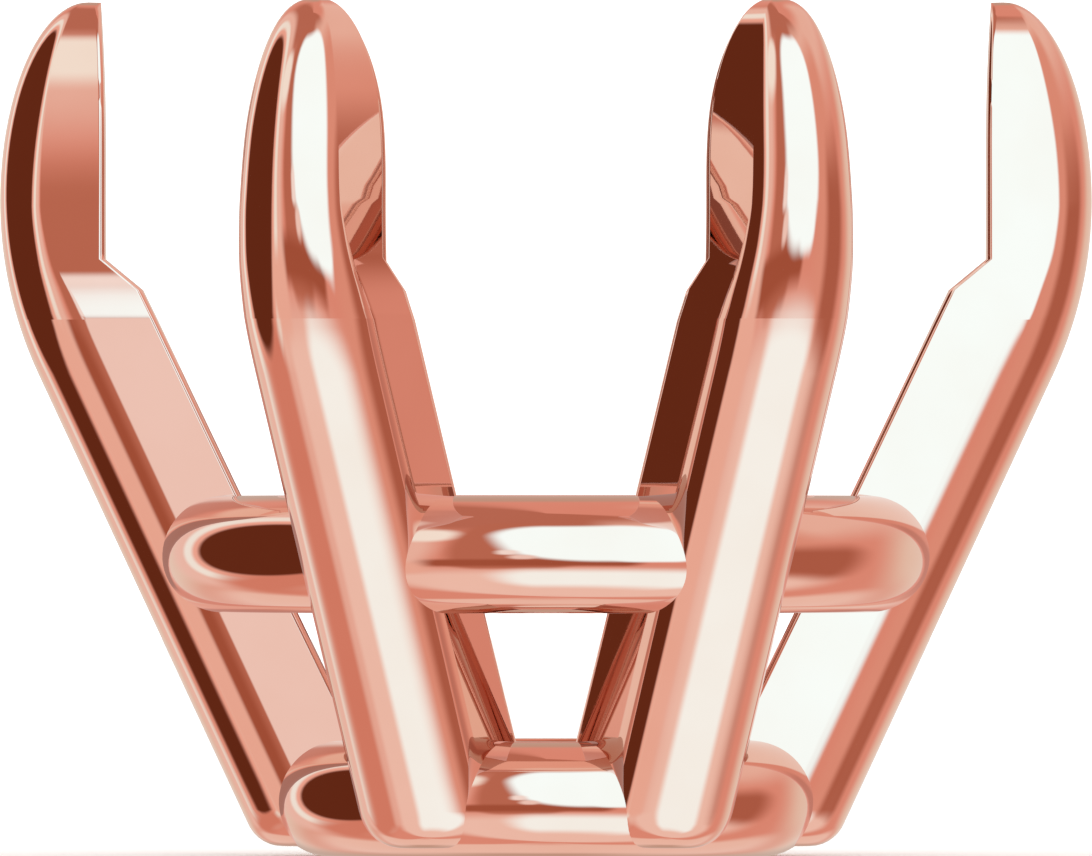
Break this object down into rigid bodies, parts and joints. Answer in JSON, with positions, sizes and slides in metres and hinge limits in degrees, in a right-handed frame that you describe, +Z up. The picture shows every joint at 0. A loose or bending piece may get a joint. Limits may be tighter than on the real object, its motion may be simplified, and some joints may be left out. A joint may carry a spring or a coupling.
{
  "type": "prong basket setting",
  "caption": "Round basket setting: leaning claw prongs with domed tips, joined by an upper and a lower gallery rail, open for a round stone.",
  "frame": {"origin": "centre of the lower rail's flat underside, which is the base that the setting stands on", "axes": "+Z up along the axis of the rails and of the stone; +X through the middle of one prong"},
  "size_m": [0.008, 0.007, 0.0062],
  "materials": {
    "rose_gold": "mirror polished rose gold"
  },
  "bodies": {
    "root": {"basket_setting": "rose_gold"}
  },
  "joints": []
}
════════
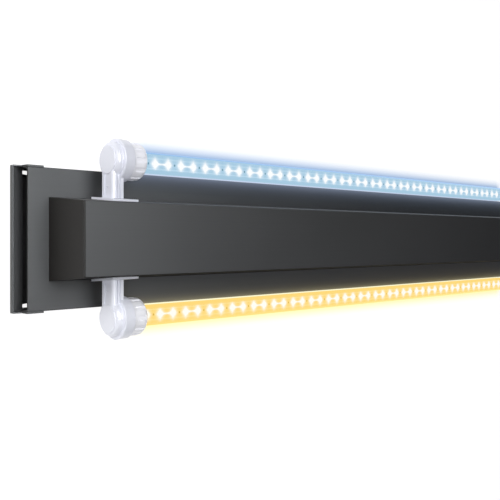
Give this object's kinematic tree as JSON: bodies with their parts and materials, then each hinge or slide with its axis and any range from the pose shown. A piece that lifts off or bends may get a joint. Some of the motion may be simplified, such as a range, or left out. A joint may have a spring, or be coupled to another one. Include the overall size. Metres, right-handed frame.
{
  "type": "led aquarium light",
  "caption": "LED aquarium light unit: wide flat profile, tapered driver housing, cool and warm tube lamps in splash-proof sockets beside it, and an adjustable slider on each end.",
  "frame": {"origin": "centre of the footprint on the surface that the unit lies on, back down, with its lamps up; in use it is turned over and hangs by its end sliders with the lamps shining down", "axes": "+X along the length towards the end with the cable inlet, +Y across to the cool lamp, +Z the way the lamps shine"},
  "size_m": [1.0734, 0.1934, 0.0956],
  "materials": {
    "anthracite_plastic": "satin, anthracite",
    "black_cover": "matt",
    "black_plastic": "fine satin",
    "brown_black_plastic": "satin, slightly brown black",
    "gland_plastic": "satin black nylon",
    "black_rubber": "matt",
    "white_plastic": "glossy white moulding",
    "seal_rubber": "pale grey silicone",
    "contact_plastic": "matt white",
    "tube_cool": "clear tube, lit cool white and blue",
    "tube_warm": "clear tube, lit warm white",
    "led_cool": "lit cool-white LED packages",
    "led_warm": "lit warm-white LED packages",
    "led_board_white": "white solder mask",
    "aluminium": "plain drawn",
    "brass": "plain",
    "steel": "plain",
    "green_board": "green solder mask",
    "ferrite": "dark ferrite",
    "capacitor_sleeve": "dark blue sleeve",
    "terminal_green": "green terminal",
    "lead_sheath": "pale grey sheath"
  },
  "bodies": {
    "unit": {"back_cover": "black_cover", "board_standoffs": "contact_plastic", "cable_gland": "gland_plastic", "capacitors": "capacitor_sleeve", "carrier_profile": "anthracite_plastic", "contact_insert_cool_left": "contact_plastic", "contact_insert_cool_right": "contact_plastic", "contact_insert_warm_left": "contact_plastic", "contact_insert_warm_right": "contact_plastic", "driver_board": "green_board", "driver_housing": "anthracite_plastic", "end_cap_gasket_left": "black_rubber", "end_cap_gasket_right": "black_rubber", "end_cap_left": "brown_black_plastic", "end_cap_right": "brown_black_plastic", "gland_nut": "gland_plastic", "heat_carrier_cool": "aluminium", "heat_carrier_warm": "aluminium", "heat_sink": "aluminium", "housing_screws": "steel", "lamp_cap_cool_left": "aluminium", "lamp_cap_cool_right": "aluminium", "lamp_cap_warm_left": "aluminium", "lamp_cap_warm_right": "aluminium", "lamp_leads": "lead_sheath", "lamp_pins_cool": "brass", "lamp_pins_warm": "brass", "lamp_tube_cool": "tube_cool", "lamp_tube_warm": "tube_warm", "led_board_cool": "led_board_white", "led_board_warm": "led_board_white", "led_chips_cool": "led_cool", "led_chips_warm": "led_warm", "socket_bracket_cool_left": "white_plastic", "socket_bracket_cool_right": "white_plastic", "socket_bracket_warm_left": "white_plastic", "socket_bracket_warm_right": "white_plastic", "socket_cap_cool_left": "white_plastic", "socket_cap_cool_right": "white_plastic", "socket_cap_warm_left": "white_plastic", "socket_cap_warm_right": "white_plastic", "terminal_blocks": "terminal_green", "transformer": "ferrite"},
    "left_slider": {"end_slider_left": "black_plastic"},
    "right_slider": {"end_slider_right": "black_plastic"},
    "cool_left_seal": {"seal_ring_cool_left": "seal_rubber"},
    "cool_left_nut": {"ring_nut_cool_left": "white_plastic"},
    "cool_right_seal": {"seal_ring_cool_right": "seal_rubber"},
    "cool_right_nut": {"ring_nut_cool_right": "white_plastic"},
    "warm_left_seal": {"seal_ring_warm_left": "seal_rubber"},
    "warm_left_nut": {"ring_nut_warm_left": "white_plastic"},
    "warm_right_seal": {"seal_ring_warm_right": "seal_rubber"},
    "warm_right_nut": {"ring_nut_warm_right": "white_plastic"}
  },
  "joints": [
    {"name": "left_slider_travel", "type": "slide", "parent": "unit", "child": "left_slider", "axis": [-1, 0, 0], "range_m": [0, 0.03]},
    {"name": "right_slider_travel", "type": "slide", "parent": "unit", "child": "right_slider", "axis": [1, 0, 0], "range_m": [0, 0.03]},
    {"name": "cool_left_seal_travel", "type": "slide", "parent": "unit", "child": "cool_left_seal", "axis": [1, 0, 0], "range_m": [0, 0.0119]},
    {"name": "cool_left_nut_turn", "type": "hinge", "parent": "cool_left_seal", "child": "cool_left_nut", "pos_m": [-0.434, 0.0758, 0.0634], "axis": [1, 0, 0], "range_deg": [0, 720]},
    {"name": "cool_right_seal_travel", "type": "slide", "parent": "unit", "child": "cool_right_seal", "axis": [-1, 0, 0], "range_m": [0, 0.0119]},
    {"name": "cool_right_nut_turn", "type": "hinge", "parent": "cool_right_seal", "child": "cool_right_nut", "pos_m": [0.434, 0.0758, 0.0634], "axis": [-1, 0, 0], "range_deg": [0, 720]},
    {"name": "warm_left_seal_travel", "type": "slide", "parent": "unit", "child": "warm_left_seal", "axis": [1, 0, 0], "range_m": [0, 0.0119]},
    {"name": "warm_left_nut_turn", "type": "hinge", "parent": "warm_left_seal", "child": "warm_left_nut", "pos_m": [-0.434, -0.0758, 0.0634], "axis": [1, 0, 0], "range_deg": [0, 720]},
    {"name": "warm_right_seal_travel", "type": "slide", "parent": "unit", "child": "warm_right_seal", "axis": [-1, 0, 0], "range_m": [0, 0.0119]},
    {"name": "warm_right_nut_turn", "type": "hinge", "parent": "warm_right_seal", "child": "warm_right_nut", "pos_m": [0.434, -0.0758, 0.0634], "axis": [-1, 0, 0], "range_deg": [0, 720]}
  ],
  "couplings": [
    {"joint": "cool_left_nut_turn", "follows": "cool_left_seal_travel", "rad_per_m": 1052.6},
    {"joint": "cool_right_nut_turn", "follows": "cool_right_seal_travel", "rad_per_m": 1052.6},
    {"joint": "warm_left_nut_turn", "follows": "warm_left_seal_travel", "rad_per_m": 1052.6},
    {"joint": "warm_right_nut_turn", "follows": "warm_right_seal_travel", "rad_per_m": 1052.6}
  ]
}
════════
_WHAT THE TASK ASKS_
Search the data for "bodies" and list every line in which it occurs.

_ANSWER TO THE TASK_
Break this object down into rigid bodies, parts and joints. Answer in JSON, with positions, sizes and slides in metres and hinge limits in degrees, in a right-handed frame that you describe, +Z up. The picture shows every joint at 0. A loose or bending piece may get a joint. Limits may be tighter than on the real object, its motion may be simplified, and some joints may be left out. A joint may carry a spring or a coupling.
  "bodies": {
Give this object's kinematic tree as JSON: bodies with their parts and materials, then each hinge or slide with its axis and any range from the pose shown. A piece that lifts off or bends may get a joint. Some of the motion may be simplified, such as a range, or left out. A joint may have a spring, or be coupled to another one. Include the overall size. Metres, right-handed frame.
  "bodies": {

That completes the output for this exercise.